__THE REQUEST__.
Each entry must be reproduced precisely as it stands.
■ ■ ■ ■ ■ ■ ■
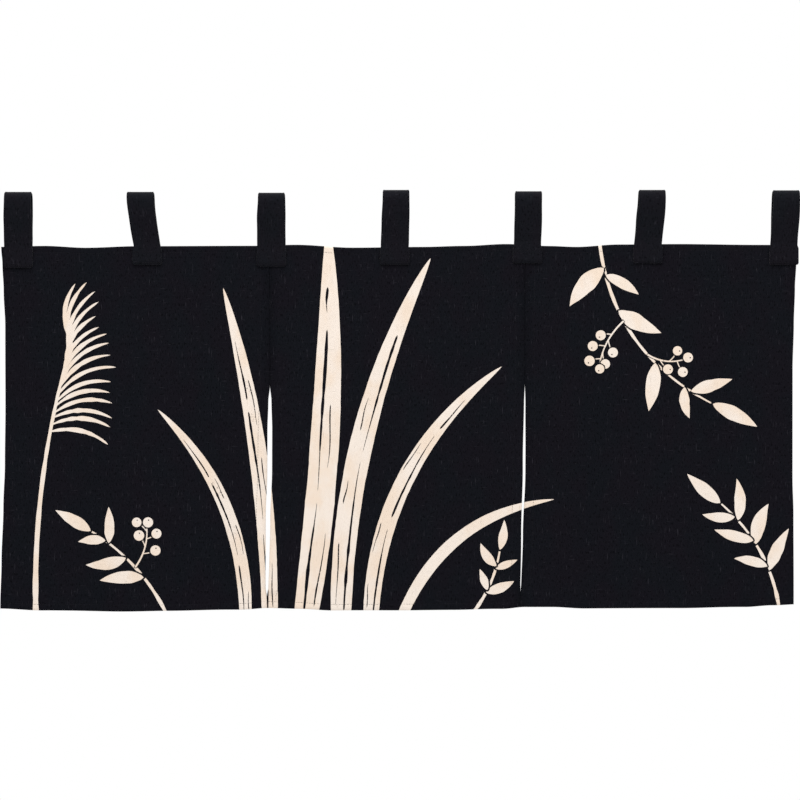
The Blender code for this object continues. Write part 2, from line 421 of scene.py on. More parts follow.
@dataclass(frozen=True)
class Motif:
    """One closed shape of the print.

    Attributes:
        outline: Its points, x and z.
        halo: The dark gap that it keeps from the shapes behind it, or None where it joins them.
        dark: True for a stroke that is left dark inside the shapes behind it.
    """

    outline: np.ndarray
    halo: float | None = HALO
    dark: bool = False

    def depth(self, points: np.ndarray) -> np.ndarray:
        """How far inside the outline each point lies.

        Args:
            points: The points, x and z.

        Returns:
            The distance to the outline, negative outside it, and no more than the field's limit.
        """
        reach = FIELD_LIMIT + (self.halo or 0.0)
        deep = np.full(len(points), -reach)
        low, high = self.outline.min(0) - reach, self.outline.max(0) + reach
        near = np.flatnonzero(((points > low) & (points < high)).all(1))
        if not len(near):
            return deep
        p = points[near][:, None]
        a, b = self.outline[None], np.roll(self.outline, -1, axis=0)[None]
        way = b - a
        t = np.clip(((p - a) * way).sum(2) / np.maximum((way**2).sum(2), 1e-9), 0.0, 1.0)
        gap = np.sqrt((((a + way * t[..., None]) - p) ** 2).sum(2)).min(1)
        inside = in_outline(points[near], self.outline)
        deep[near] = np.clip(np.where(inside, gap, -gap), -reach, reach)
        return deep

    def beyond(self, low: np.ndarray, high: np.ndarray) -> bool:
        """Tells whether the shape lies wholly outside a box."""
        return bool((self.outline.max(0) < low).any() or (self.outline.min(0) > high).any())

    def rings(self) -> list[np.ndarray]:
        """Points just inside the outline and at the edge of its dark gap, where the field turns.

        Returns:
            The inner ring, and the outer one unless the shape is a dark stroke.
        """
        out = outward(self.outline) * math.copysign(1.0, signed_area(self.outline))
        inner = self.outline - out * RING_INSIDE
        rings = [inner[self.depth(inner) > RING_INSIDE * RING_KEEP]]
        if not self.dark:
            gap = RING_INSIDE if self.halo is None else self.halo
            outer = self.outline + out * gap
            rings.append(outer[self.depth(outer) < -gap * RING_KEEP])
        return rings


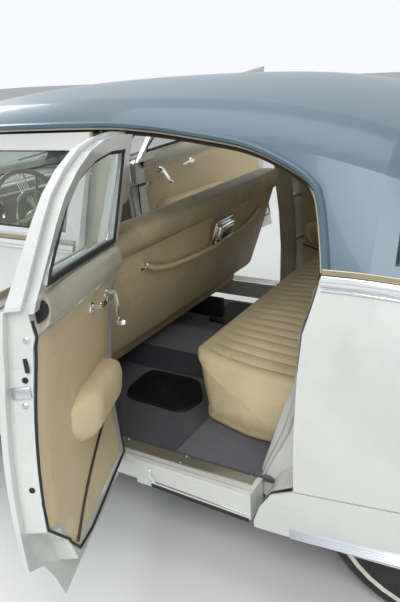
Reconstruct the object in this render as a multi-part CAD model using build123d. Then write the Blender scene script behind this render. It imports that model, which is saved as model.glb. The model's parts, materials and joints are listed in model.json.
■ ■ ■ ■ ■ ■ ■
__RESULT BELOW__.
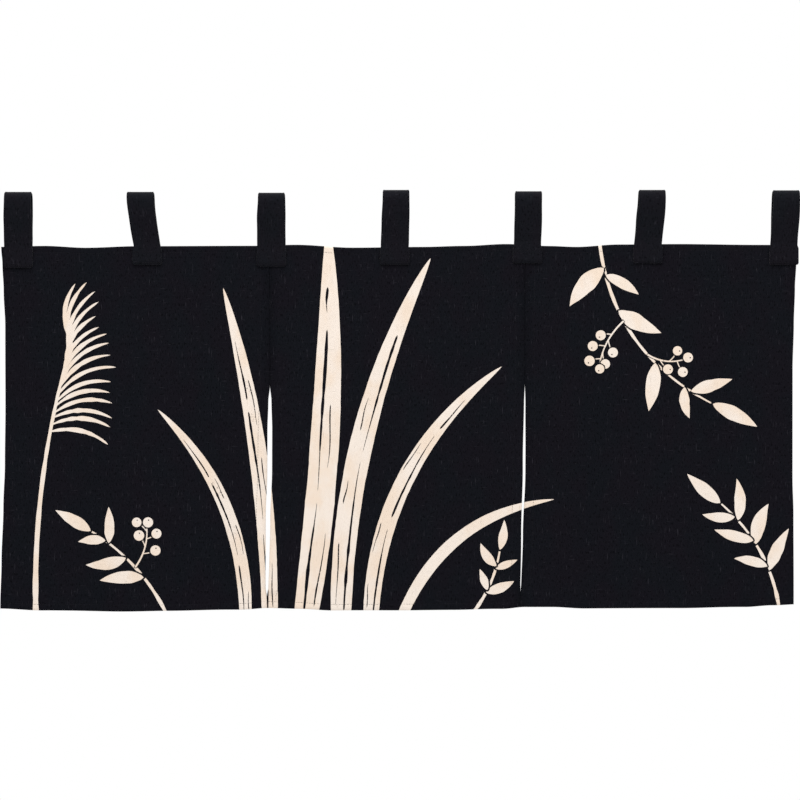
The Blender code for this object continues. Write part 2, from line 421 of scene.py on. More parts follow.
@dataclass(frozen=True)
class Motif:
    """One closed shape of the print.

    Attributes:
        outline: Its points, x and z.
        halo: The dark gap that it keeps from the shapes behind it, or None where it joins them.
        dark: True for a stroke that is left dark inside the shapes behind it.
    """

    outline: np.ndarray
    halo: float | None = HALO
    dark: bool = False

    def depth(self, points: np.ndarray) -> np.ndarray:
        """How far inside the outline each point lies.

        Args:
            points: The points, x and z.

        Returns:
            The distance to the outline, negative outside it, and no more than the field's limit.
        """
        reach = FIELD_LIMIT + (self.halo or 0.0)
        deep = np.full(len(points), -reach)
        low, high = self.outline.min(0) - reach, self.outline.max(0) + reach
        near = np.flatnonzero(((points > low) & (points < high)).all(1))
        if not len(near):
            return deep
        p = points[near][:, None]
        a, b = self.outline[None], np.roll(self.outline, -1, axis=0)[None]
        way = b - a
        t = np.clip(((p - a) * way).sum(2) / np.maximum((way**2).sum(2), 1e-9), 0.0, 1.0)
        gap = np.sqrt((((a + way * t[..., None]) - p) ** 2).sum(2)).min(1)
        inside = in_outline(points[near], self.outline)
        deep[near] = np.clip(np.where(inside, gap, -gap), -reach, reach)
        return deep

    def beyond(self, low: np.ndarray, high: np.ndarray) -> bool:
        """Tells whether the shape lies wholly outside a box."""
        return bool((self.outline.max(0) < low).any() or (self.outline.min(0) > high).any())

    def rings(self) -> list[np.ndarray]:
        """Points just inside the outline and at the edge of its dark gap, where the field turns.

        Returns:
            The inner ring, and the outer one unless the shape is a dark stroke.
        """
        out = outward(self.outline) * math.copysign(1.0, signed_area(self.outline))
        inner = self.outline - out * RING_INSIDE
        rings = [inner[self.depth(inner) > RING_INSIDE * RING_KEEP]]
        if not self.dark:
            gap = RING_INSIDE if self.halo is None else self.halo
            outer = self.outline + out * gap
            rings.append(outer[self.depth(outer) < -gap * RING_KEEP])
        return rings


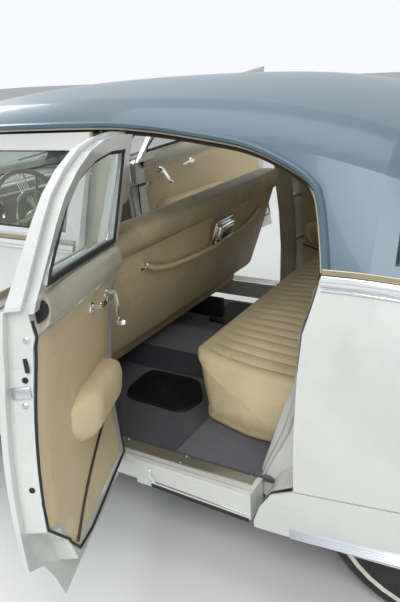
Reconstruct the object in this render as a multi-part CAD model using build123d. Then write the Blender scene script behind this render. It imports that model, which is saved as model.glb. The model's parts, materials and joints are listed in model.json.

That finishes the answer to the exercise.